I also wonder about CCTV, especially the CC part. What if I made cameras open to the world on the internet, it is then OCTV not CCTV, so do any of the ICO rules on CCTV now apply?
At work
At work is different, not personal/domestic use, so needs proper ICO registration, privacy policies, and notices, but once sorted you can run CCTV. There are a lot of legitimate interests for any business running CCTV, for crime detection prevention, both external (break in) and staff fraud (eeeew, don't trust your staff?). As long as you are totally clear about the CCTV, and how and what is processed for what purpose you are probably OK, but don't take my word for it - get legal advice.
Back to the point - recording and management
Whatever cameras you use, and as I say - there are a lot, you need a way to view live, and record, and view and save recordings.
There are many systems, and I have used several. However, the latest I am using has impressed me, so much I feel I should share my fortune and tell you all about it.
The system is "NX Witness", and Simon (of Dedicated Programmes) is an expert at settings these up (and supplying a range of cameras). I am lucky to have got a system from him as a birthday present, thank you.
- It is easy to use
- It is slick
- It is fast
- It is so very responsive
I have used Synology previously, and once wanted to check a delivery (that did throw a parcel over the fence) remotely from mobile, and it took me like half an hour. It was so slow and unresponsive and hard to use.
NX Witness, just works. An app on my phone and on my Mac, but I understand Android and Windows are just as easy.
I had to ask Simon how I save a video clip, as on Synology it was a nightmare, and he was "Duh! draw on timeline, right lick, export video", and it was, and it worked, and that was it!
When I click a time in the past the videos all show it, instantly, no delay. When I click a motion event, the same.
And I have custom icons on my videos now that allow me to turn on lights, open gate, and so on, simply, from my phone.
I really an impressed, simple as that!
Record all
You could record only on motion or events, but hard disks are cheap enough, and recording all has advantages.
The NX Witness makes it easy to see the motion events, and the like.
But recording all allows you to also see when something didn't happen! When a delivery claimed to happen and you can send video covering 10 minutes either side of the time with no delivery happening.
So that is what I do, only for maybe a month's worth, but that allows me to find something if I need.
One edge case was damage to some rendering on a wall, on Synology it was hard to track down, and I imagine on NX witness it would be so much quicker. It was focusing on events for a small part of the image, and the NX witness lets me highlight an area and pick only motion events covering that area.
Don't use WiFi
This should not need saying, but so many cameras these days are WiFi, and even "only 2.4GHz". Just say no. Sorry. Apart from the ease of jamming the WiFi if you want to not be seen, WiFi is very much a shared medium, and a couple of cameras constantly streaming over WiFi can make it shit very quickly.
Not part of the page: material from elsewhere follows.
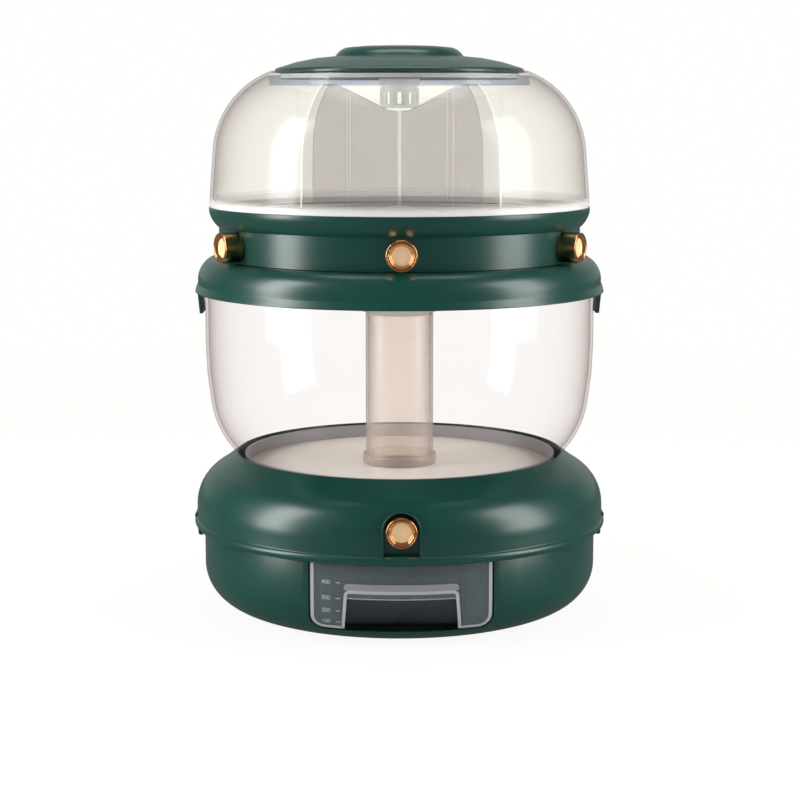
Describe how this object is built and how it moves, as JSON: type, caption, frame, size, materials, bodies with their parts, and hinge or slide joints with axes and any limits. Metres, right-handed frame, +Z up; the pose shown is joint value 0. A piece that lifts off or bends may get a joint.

You need wires anyway for power to the camera, so use PoE, one wire, not that hard even if it means a few holes and cable clips.
Public space
A small follow up because of a comment.The issue with GDPR is that it covers the purpose of the processing, being domestic/personal, not what you are processing, which is why the case law on CCTV covering a public space makes no sense. And so why trying to draw a line makes no sense. The fact that helmet cams and dash cams are OK, even recording public space, but not fixed CCTV, is a totally mental and wrong interpretation of the law.
I have a couple of good examples. One relative has a doorbell camera, but the house is directly on the public pavement. So to record anything they are recording public space, even when it is a delivery person ringing their door bell. That clearly should be allowed as personal/domestic purpose. (I am lucky to have a small (maybe 1m) space from public pavement).
On the other hand I have a corner that is tarmac'd along with the pavement. I was careful to ensure the tarmac has a clear line for the border of my properly, but lots of people, almost everyone, cuts the corner, walking over my properly when simply walking along the public road. So, in my case, I can record them, under ICO rules, as they are on my property. I have no real reason to, other than I am allowed to as they have not jumped over my gate, etc.